По ту сторону ямы его противника, голого по пояс, натирали гусиным жиром. Парень был среднего роста, но мускулист, и его кожа еще не утратила юношеской гладкости. Красивое лицо грешило надменностью. Таул немало повидал на своем веку. Первый деревенский силач — а в город явился, чтобы утвердить свою славу. Толпа, которой парень пришелся по вкусу, приветствовала его восторженными криками. Гусиный жир, призванный затруднить противнику захват, выставлял мощные стати бойца во всей красе.
Таул знал, что сейчас у зрителей на уме. Они поглядывали то на него, то на парня, и деньги переходили из рук в руки с волчьей быстротой. Они полагали, что победит молодой, но до того золотоволосый чужеземец еще покажет себя. Быть может, один из двоих, если повезет, будет искалечен или убит. Таул снова хлебнул эля. Те, кто в эту ночь ставит против него, попусту потратят свои деньги.

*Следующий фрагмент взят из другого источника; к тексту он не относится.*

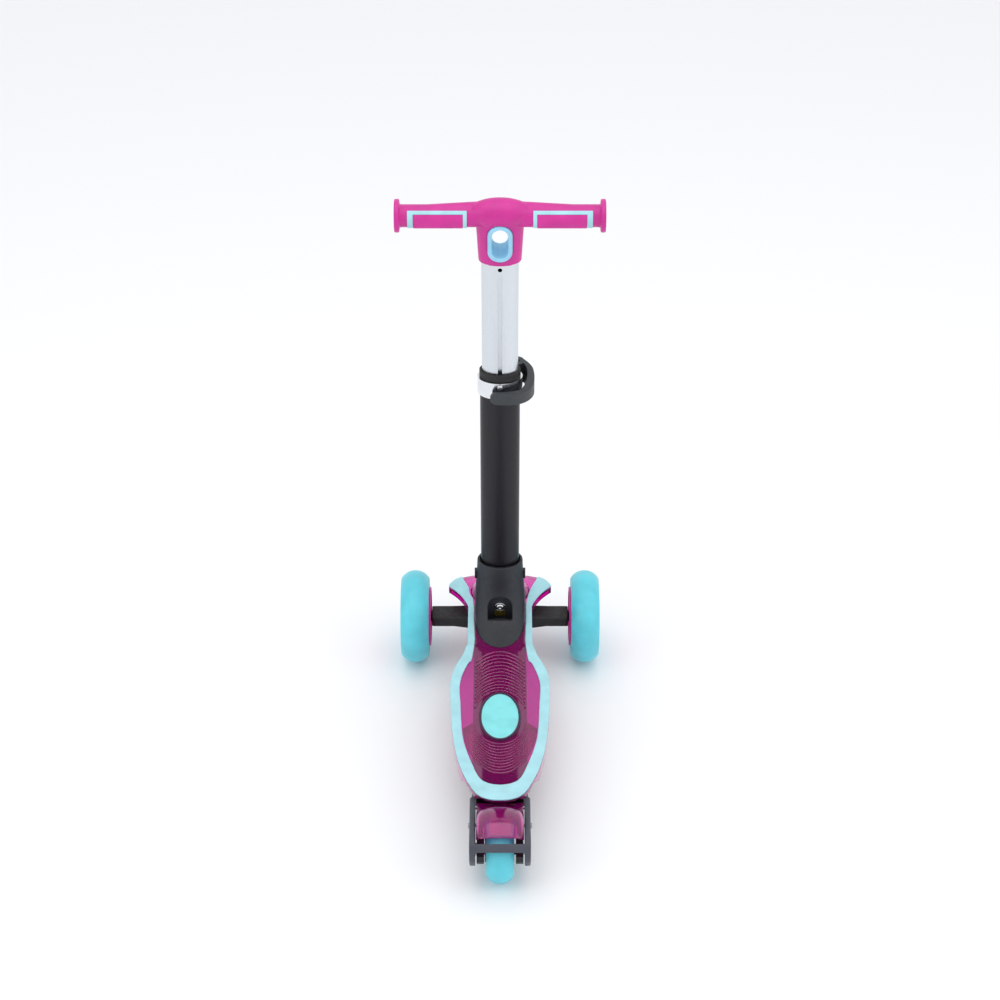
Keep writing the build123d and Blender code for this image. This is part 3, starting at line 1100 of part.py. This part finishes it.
# Torsion spring wound round the pin, between the fender's arms.
WIRE_R, COIL_R, COIL_HALF = 0.8, BRAKE_PIN_R + 1.3, 7.0
COIL_TURNS = 6
coil_start = Plane(origin=(-COIL_HALF, PIN_Y, PIN_Z), x_dir=(0, 1, 0), z_dir=(1, 0, 0))
coil_line = coil_start.location * Helix(2 * COIL_HALF / COIL_TURNS, 2 * COIL_HALF, COIL_R)
with BuildPart() as brake_spring:
    with BuildSketch(Plane(origin=coil_line @ 0, z_dir=coil_line % 0)):
        Circle(WIRE_R)
    sweep(path=coil_line, is_frenet=True)
keep(brake_spring.part, "brake_spring")

# ================================================================ screws
def pan_screw(plane, shank_r, length, head_r, head_t):
    """Pan-head screw: the plane is under its head."""
    return cap_bolt(plane, shank_r, length, head_r, head_t, head_r * 0.5)


with BuildPart() as yoke_screws:
    for x in (-YOKE_SCREW_X, YOKE_SCREW_X):
        screw_seat = Plane(origin=(x, YOKE_SCREW_Y, YOKE_TOP - YOKE_PLATE_T), x_dir=(1, 0, 0),
                           z_dir=(0, 0, -1))
        add(pan_screw(screw_seat, 2.05, 24, 4.2, 2.6))
keep(yoke_screws.part, "yoke_screws")

with BuildPart() as sleeve_screws:
    for x in (-SLEEVE_SCREW_X, SLEEVE_SCREW_X):
        for y in (-22, 22):
            screw_low = NECK_Z - 12 - SEAT if y > 0 else NECK_Z - 16
            screw_seat = Plane(origin=(x, flange_y + y, screw_low), x_dir=(1, 0, 0), z_dir=(0, 0, -1))
            add(pan_screw(screw_seat, 2.05, FLANGE_Z - screw_low, 3.8, 2.4))
keep(sleeve_screws.part, "sleeve_screws")

with BuildPart() as cover_screws:
    for end in (-1, 1):
        screw_seat = Plane(origin=(end * (COVER_OUT + SEAT), COVER_SCREW_Y, COVER_SCREW_Z), x_dir=(0, 1, 0),
                           z_dir=(end, 0, 0))
        add(pan_screw(screw_seat, 1.65, COVER_OUT - YOKE_IN - 1, 3.4, 2.0))
keep(cover_screws.part, "cover_screws")
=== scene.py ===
"""Looks of a child's three-wheeled kick scooter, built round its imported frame."""
import json
import logging
from dataclasses import dataclass, field
from enum import Enum
from math import cos, pi, radians, sin
from typing import Any, Callable

import bmesh
import bpy
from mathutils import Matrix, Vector


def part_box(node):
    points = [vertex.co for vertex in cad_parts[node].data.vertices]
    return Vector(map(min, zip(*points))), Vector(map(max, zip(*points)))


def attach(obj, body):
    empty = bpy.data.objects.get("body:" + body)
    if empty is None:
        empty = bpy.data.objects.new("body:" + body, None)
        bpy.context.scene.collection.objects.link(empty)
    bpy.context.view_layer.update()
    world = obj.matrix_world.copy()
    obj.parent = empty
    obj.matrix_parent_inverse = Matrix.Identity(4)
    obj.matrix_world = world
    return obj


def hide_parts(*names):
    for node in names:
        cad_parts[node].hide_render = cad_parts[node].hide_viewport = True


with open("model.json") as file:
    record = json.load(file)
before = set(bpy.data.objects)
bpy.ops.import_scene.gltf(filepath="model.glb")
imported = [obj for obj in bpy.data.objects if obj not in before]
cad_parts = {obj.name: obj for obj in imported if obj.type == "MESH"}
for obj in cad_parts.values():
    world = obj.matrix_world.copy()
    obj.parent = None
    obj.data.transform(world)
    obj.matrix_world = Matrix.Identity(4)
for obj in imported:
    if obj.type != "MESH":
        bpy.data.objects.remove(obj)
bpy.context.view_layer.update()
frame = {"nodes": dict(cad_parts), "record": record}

log = logging.getLogger("kick_scooter")

MM = 0.001
RAKE = radians(8.0)
MERGE_DISTANCE = 1e-6
EASE = 0.5                 # share of the way that one round of easing moves a point
NODE_BODY = {node: body for body, nodes in frame["record"]["behaviour"]["bodies"].items() for node in nodes}
NODE_SLOT = {part["node"]: part["material_slot"] for part in frame["record"]["subparts"]}


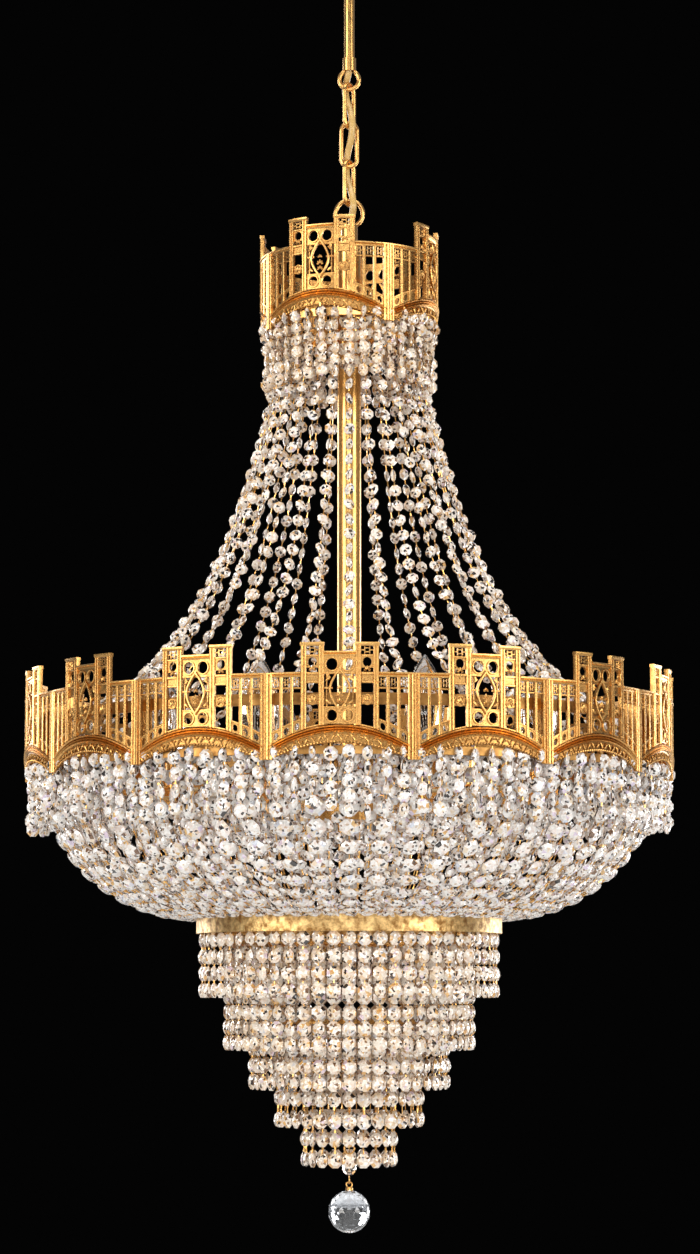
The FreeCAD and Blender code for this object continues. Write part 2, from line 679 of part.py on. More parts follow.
def cut_ball(radius, sides, centre_z, top_share):
    """A crystal ball of flat facets, in staggered rows, cut flat at the top."""
    levels = [-0.94, -0.72, -0.40, 0.0, 0.40, 0.72, top_share]
    points = []
    for k, level in enumerate(levels):
        r = radius * math.sqrt(1 - level ** 2)
        points.append([V(r * math.cos(2 * math.pi * (i + 0.5 * (k % 2)) / sides),
                         r * math.sin(2 * math.pi * (i + 0.5 * (k % 2)) / sides), centre_z + radius * level)
                       for i in range(sides)])
    faces = [Part.Face(Part.makePolygon(points[-1] + points[-1][:1]))]
    tip = V(0, 0, centre_z - radius)
    for i in range(sides):
        faces.append(Part.Face(Part.makePolygon([tip, points[0][i], points[0][(i + 1) % sides], tip])))
    for k in range(len(levels) - 1):
        low, high = points[k], points[k + 1]
        for i in range(sides):
            j = (i + 1) % sides
            if k % 2 == 0:
                faces.append(Part.Face(Part.makePolygon([low[i], low[j], high[i], low[i]])))
                faces.append(Part.Face(Part.makePolygon([high[i], low[j], high[j], high[i]])))
            else:
                faces.append(Part.Face(Part.makePolygon([low[i], low[j], high[j], low[i]])))
                faces.append(Part.Face(Part.makePolygon([low[i], high[j], high[i], low[i]])))
    return Part.makeSolid(Part.makeShell(faces))


eye_low = eye_z - eye_radius
ring_1 = eye_low + eye_wire / 2 + drop_wire / 2 + drop_clear - drop_ring_radius
bead_flat = drop_bead_radius * math.cos(math.radians(22.5))
ring_to_bead = drop_ring_radius + drop_wire / 2 + drop_clear / 3 + bead_flat
bead_mid = ring_1 - ring_to_bead
ring_2 = bead_mid - ring_to_bead
pivot_2 = ring_2 - drop_ring_radius
loop_2 = pivot_2 + drop_wire + drop_clear - drop_loop_radius
cap_top = loop_2 - drop_loop_radius
ball_top = cap_top - cap_height
ball_share = math.sqrt(1 - (cap_radius / ball_radius) ** 2)
ball_mid = ball_top - ball_radius * ball_share
out("drop_rings", Part.makeCompound([ring_yz(drop_ring_radius, drop_wire / 2, ring_1),
                                     ring_yz(drop_ring_radius, drop_wire / 2, ring_2)]))
out("drop_bead", cut_bead(drop_bead_radius, drop_bead_depth, bead_mid))
out("drop_cap", Part.makeCylinder(cap_radius, cap_height, V(0, 0, ball_top)).fuse(
    ring_xz(drop_loop_radius, drop_wire / 2, loop_2)))
out("drop_ball", cut_ball(ball_radius, ball_sides, ball_mid, ball_share))

# ---- power cord: through the stem, woven through the links, into the rod
lean = V(math.cos(math.radians(cord_lean)), math.sin(math.radians(cord_lean)), 0)
joints = [loop_z - stem_loop_radius + step / 2] + [t - link_length + step / 2 for t in link_tops]
stops = [V(0, 0, -bracket_thickness), V(0, 0, collar_low - 1.0)]
side = 1
for z in joints:
    stops.append(lean * (cord_out * side) + UP * z)
    side = -side
stops += [V(0, 0, neck_top + 1.0), V(0, 0, hub_base + terminal_height + 12.0)]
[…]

Он скинул с себя кожаный камзол, и Корселла сунулась к нему с горшком гусиного жира, но он отстранил ее. Не даст он себя насаливать, словно барашка перед насадкой на вертел. И рубаху тоже не снимет: незачем показывать толпе за те же деньги рубцы, оставшиеся на груди после пыток. Пусть раскошеливаются, если желают ими полюбоваться.
Молодой боец соскочил в яму. Толпа разразилась рукоплесканиями, видя его свирепую мину и мышцы, блестящие на свету. Таулу он показался совсем юнцом.
Крики уличных торговцев перекрывали гул толпы:
— Жареные каштаны! С пылу с жару! Греют руки и нутро! Их и в бойцов сподручно кидать, если плохо будут драться.
— Ячменный эль особой крепости! Полмеха всего за два серебреника! Кто выпьет, тому бой покажется хорошим, а жена — красивой.
— Свиные ножки прямо с огня! Берите смело — это не об заклад биться.
Таул встал, и толпа притихла. Все взоры устремились на него, и он прочел сожаление на лицах тех, кто ставил на другого. Что ж, сами виноваты. Он подошел к яме и спрыгнул на ее каменный пол. Толпа опять разочаровалась в нем. Его противник, которого звали Хандрис, выставлял напоказ свои мускулы и чеканный профиль, а Таул просто расхаживал по яме понурив голову, не глядя ни на зрителей, ни на похваляющегося соперника.
Красный лоскут взвился вверх и упал в яму. Бой начался. Парень описывал круги, высматривая слабые стороны Таула. Это его первая ошибка — ему невдомек, что он на каждом шагу выказывает собственные слабости. Таул чувствовал себя ястребом, готовым к броску. Годы учения и странствий — вот дар, которого никто у него не отнимет. Он оценивал противника, почти не сознавая этого. Парню не по себе — это хорошо. Однако нож он держать умеет. Руки у него крепкие, а вот бока и спина слабоваты. Чуть повыше пояса бледное пятно — старая рана или шрам, чувствительное, должно быть, место.